驿道没落,马帮没有再来,商人也不再出入,古镇也就失去交通要道的地理作用,归于平静。时光仿佛就这样停留了。古风,原貌:旧房,老街:镇子始终是宁静安详的,村民们的生活也是悠闲无争的,和城里的热闹繁杂就像是两重天地。

唯有四个客栈的鲜色店招,显得太抢眼,和古旧的房子街道格格不入,像是乞儿突然穿上件崭新的衣服,浑身不自在。

村里人一日三餐无有定时,饿了才下厨生火做饭:少顷,即见青色烟子飘上屋瓦,渐渐散失于蒙蒙雨雾之中。村人喜将饭菜盛于一粗陶大碗中,白的米饭上堆着红的泡辣椒和绿的菜蔬,也有仅是整碗的土豆加上红艳艳的豆瓣即吃一顿的。或蹲于门槛或边走边吃。整条街的人都清楚邻居的午饭和晚饭吃的是什么。

镇子上的年轻人都出去打工了,留下了老人和小孩。已经干不动农活的老人也像我这样坐在街边发呆,看过往行人,和认识的过路人有一句没一句地说话。乡音很重,加上雨水的声音,听得不是很明白。或者,是某人的房子已卖给成都人了,人家要准备过来长住,说这儿住着舒服;又或者,老听说有开发商要来把镇子搞成像上里古镇那样的崭新和热闹,可是都等了一年又一年,怎么还不见有动静?

操粤语的广东人,五六个,扛着长的短的镜头四处晃荡拍照,叽里呱啦地说着村民们听不懂的话。大意是这古镇不错,很原生态,就是要这种味道。倘若村民们听得懂,大概会不喜欢的,大家都盼着把这老旧的房屋开发了换上新貌,也住住新房子。

很多乡镇都已绝迹消失的老式理发店,在古镇上还有一家——编了号的木板门,高高的锈迹斑驳的座椅,雪白的毛巾,老旧的木墙,发黄的门扇。那群广东人路过,惊叹着,手忙脚乱地用相机对着理发的人和师傅拍,惹得师傅极不高兴。师傅挥着剃刀对他们嚷:“不要照!”语气中很是不耐烦。他们收了相机,哄笑着散去,叫师傅别发火、小心把顾客的头给伤着了。我也笑。坐旁边的老人小声说:“他手艺很好的,就是脾气不好,不要去惹他。”

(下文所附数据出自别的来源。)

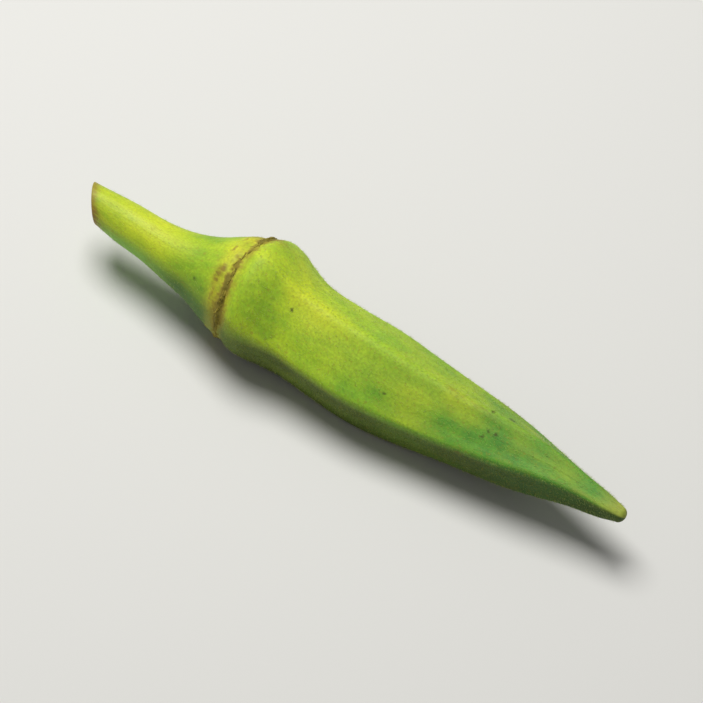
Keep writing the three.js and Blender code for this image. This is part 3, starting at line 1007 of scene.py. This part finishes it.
def pod_shape(context):
    """The pod's shape from the sizes in the panel, placed in the middle of the packed solid."""
    shape = PodShape(in_mm(context.scene.okra_form))
    sections, sides = 60, 40
    places = [shape.length * i / sections for i in range(sections + 1)]
    angles = [tau * i / sides for i in range(sides)]
    points = [shape.point(place, angle) for place in places for angle in angles]
    points.append(shape.point(shape.length + shape.form.tip_dome, 0, 0))
    low, high = (Vector(pick(p[i] for p in points) for i in range(3)) * MM for pick in (min, max))
    shape.offset = (POD_LOW + POD_HIGH - low - high) / 2
    shape.offset.z = POD_LOW.z - low.z
    return shape


class OKRA_OT_pod_skin(Operator):
    """Build the pod's skin, with its ribs, scars and cut end"""

    bl_idname = "okra.pod_skin"
    bl_label = "Pod Skin"
    bl_options = {"REGISTER", "UNDO"}

    def execute(self, context):
        shape = pod_shape(context)
        colours = in_mm(context.scene.okra_colours)
        bm = pod_skin_mesh(shape)
        place_in_frame(shape, bm)
        piece = add_piece(context, "pod_skin", bm, okra_skin_material(shape, colours))
        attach(piece, BODY)
        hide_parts("okra_pod")
        return {"FINISHED"}


class OKRA_OT_scar_fibres(Operator):
    """Build the slivers of dead tissue that the calyx left on its scar"""

    bl_idname = "okra.scar_fibres"
    bl_label = "Scar Fibres"
    bl_options = {"REGISTER", "UNDO"}

    def execute(self, context):
        shape = pod_shape(context)
        colours = in_mm(context.scene.okra_colours)
        bm = fibre_mesh(shape, in_mm(context.scene.okra_fibres))
        place_in_frame(shape, bm)
        piece = add_piece(context, "scar_fibres", bm, bract_tissue_material(colours))
        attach(piece, BODY)
        return {"FINISHED"}


class OKRA_OT_hairs(Operator):
    """Build the fine hairs of the skin as a mesh"""

    bl_idname = "okra.hairs"
    bl_label = "Hairs"
    bl_options = {"REGISTER", "UNDO"}

    def execute(self, context):
        shape = pod_shape(context)
        bm = hair_mesh(shape, in_mm(context.scene.okra_hairs))
        place_in_frame(shape, bm)
        piece = add_piece(context, "hairs", bm, plant_hair_material(in_mm(context.scene.okra_colours)))
        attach(piece, BODY)
        return {"FINISHED"}


class OKRA_OT_stage(Operator):
    """Build the floor, the lights and the camera"""

    bl_idname = "okra.stage"
    bl_label = "Stage"
    bl_options = {"REGISTER", "UNDO"}

    def execute(self, context):
        stage = context.scene.okra_stage
        add_floor(context, stage)
        add_lights(context, stage)
        add_camera(context, stage)
        context.scene.view_settings.view_transform = "Standard"
        return {"FINISHED"}


class OKRA_PT_panel(Panel):
    """Sizes, colours and pieces of the pod"""

    bl_idname = "OKRA_PT_panel"
    bl_label = "Okra Pod"
    bl_space_type = "VIEW_3D"
    bl_region_type = "UI"
    bl_category = "Okra"

    def draw(self, context):
        for operator in PIECES:
            self.layout.operator(operator.bl_idname)
        for name, group in GROUPS.items():
            box = self.layout.box()
            box.label(text=group.__doc__)
            for key in group.__annotations__:
                box.prop(getattr(context.scene, name), key)


GROUPS = {
    "okra_form": OkraForm,
    "okra_colours": OkraColours,
    "okra_fibres": OkraFibres,
    "okra_hairs": OkraHairs,
    "okra_stage": OkraStage,
}
PIECES = (OKRA_OT_pod_skin, OKRA_OT_scar_fibres, OKRA_OT_hairs, OKRA_OT_stage)
CLASSES = (*GROUPS.values(), *PIECES, OKRA_PT_panel)


def register():
    for cls in CLASSES:
        bpy.utils.register_class(cls)
    for name, group in GROUPS.items():
        setattr(bpy.types.Scene, name, PointerProperty(type=group))


def unregister():
    for name in GROUPS:
        delattr(bpy.types.Scene, name)
    for cls in reversed(CLASSES):
        bpy.utils.unregister_class(cls)


def main():
    register()
    bpy.ops.okra.pod_skin()
    bpy.ops.okra.scar_fibres()
    bpy.ops.okra.hairs()
    bpy.ops.okra.stage()


if __name__ == "__main__":
    main()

镇子里生活着的猫、狗们似乎也总是一种闲散状态,或是蹲伏在门槛木凳上眯眼养神;或是懒散而慢条斯理地走动,见了生人也不好奇,任游客抚弄。独独一只活泼的白色小狗,欢快地摇着尾巴四处奔跑,在老镇的街道上散布清脆响亮的叫声,惊动了发呆闲聊的人们四处找寻声音的出处。

马蹄声远,繁华落尽;山色依旧,暮暮朝朝。

高山有崖,林木有枝;空谷之兰,幽幽其芳。

宁静而安详,微风细雨时节在望鱼镇。